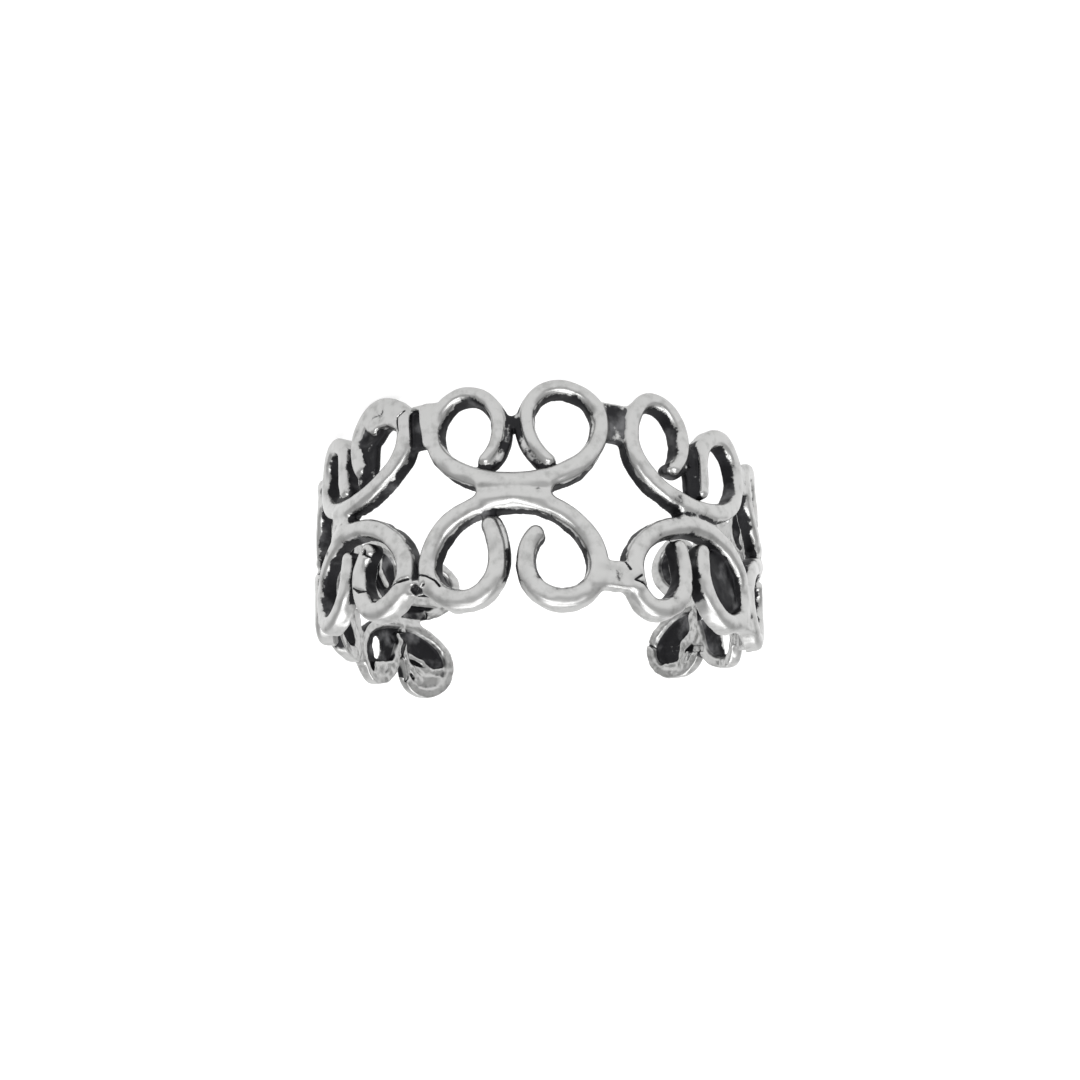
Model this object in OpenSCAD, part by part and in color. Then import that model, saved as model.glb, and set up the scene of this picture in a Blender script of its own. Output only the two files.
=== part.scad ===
// Open toe ring: one casting, a band of seven scroll units round a circle that is open at the back.
// The ring lies on its edge. +Z is up along the ring's axis, the opening faces +Y and the middle
// unit faces -Y. The origin is on the ring's axis, level with the lowest point of the lower edge.
// All lengths are in mm, apart from the scroll tables, which are in hundredths of ring_radius.

/* [Ring] */
// Outer radius of the band at half its height
ring_radius = 8.9; // [8:0.1:10]
// Angle that each scroll unit takes round the ring, degrees
unit_angle = 41.5; // [40:0.5:44]
// How much wider the ring gets for each mm downwards, from the tapered mandrel it was bent on
mandrel_taper = 0.03; // [0:0.01:0.05]
// Share of its height that the band has lost at its two ends
end_narrowing = 0.055; // [0:0.005:0.1]
// Height by which the bent band is out of line, each way
band_warp = 0.22; // [0:0.02:0.3]

/* [Wire] */
// Width of the wire's outer face
wire_width = 0.66; // [0.56:0.02:0.72]
// Thickness of the wire, from the toe side to the outer face
wire_thick = 0.6; // [0.5:0.05:0.8]
// Length of the rounding at the wire's tips
tip_round = 0.2; // [0.1:0.05:0.3]

/* [Joints] */
// Depth of the saddles below the outer face
saddle_inset = 0.06; // [0.02:0.02:0.14]
// Depth of the bridges below the outer face
bridge_inset = 0.1; // [0.05:0.05:0.2]
// Depth of the webs at the scroll tips below the outer face
web_inset = 0.2; // [0.15:0.05:0.3]
// Distance by which saddles, bridges and webs stay clear of the toe side
back_inset = 0.06; // [0.04:0.02:0.12]
// Thickness of the plates that close the end units' scrolls
plate_thick = 0.25; // [0.15:0.05:0.3]
// Depth of those plates below the outer face
plate_inset = 0.12; // [0.08:0.02:0.18]

/* [Hidden] */

silver = "#c9c7c2";
web_back = wire_thick - back_inset;
percent = ring_radius / 100;
outline_arc = ring_radius * unit_angle * PI / 180; // length of one unit along the outer face
half_count = 3.5; // units from the middle of the band to either end
swing_steps = 6; // steps of the wire from the saddle to a scroll's widest place
crown_steps = 4; // steps of each half of its crown
tip_steps = 2; // steps of its curled tip
tip_taper = 0.5; // share of the wire's section that is left at the end of a tip
post_width = 0.44; // width of the posts that a web is spanned between
plate_post = 1.0; // width of the posts that an end plate is spanned between
saddle_lap = 0.1; // height by which a saddle laps onto its scrolls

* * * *

## Exercise brief
Copy the material above, line for line.

## The solution
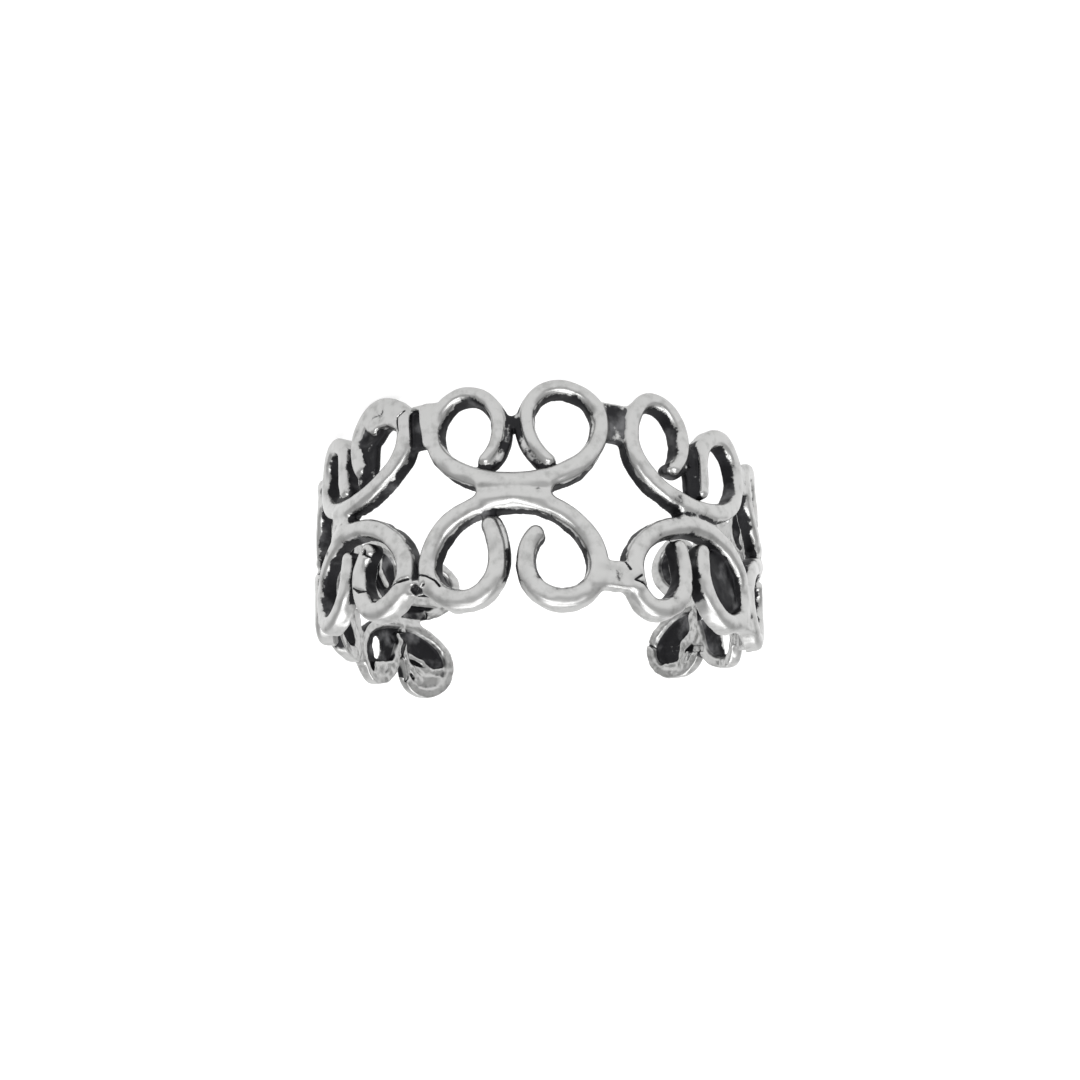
Model this object in OpenSCAD, part by part and in color. Then import that model, saved as model.glb, and set up the scene of this picture in a Blender script of its own. Output only the two files.
=== part.scad ===
// Open toe ring: one casting, a band of seven scroll units round a circle that is open at the back.
// The ring lies on its edge. +Z is up along the ring's axis, the opening faces +Y and the middle
// unit faces -Y. The origin is on the ring's axis, level with the lowest point of the lower edge.
// All lengths are in mm, apart from the scroll tables, which are in hundredths of ring_radius.

/* [Ring] */
// Outer radius of the band at half its height
ring_radius = 8.9; // [8:0.1:10]
// Angle that each scroll unit takes round the ring, degrees
unit_angle = 41.5; // [40:0.5:44]
// How much wider the ring gets for each mm downwards, from the tapered mandrel it was bent on
mandrel_taper = 0.03; // [0:0.01:0.05]
// Share of its height that the band has lost at its two ends
end_narrowing = 0.055; // [0:0.005:0.1]
// Height by which the bent band is out of line, each way
band_warp = 0.22; // [0:0.02:0.3]

/* [Wire] */
// Width of the wire's outer face
wire_width = 0.66; // [0.56:0.02:0.72]
// Thickness of the wire, from the toe side to the outer face
wire_thick = 0.6; // [0.5:0.05:0.8]
// Length of the rounding at the wire's tips
tip_round = 0.2; // [0.1:0.05:0.3]

/* [Joints] */
// Depth of the saddles below the outer face
saddle_inset = 0.06; // [0.02:0.02:0.14]
// Depth of the bridges below the outer face
bridge_inset = 0.1; // [0.05:0.05:0.2]
// Depth of the webs at the scroll tips below the outer face
web_inset = 0.2; // [0.15:0.05:0.3]
// Distance by which saddles, bridges and webs stay clear of the toe side
back_inset = 0.06; // [0.04:0.02:0.12]
// Thickness of the plates that close the end units' scrolls
plate_thick = 0.25; // [0.15:0.05:0.3]
// Depth of those plates below the outer face
plate_inset = 0.12; // [0.08:0.02:0.18]

/* [Hidden] */

silver = "#c9c7c2";
web_back = wire_thick - back_inset;
percent = ring_radius / 100;
outline_arc = ring_radius * unit_angle * PI / 180; // length of one unit along the outer face
half_count = 3.5; // units from the middle of the band to either end
swing_steps = 6; // steps of the wire from the saddle to a scroll's widest place
crown_steps = 4; // steps of each half of its crown
tip_steps = 2; // steps of its curled tip
tip_taper = 0.5; // share of the wire's section that is left at the end of a tip
post_width = 0.44; // width of the posts that a web is spanned between
plate_post = 1.0; // width of the posts that an end plate is spanned between
saddle_lap = 0.1; // height by which a saddle laps onto its scrolls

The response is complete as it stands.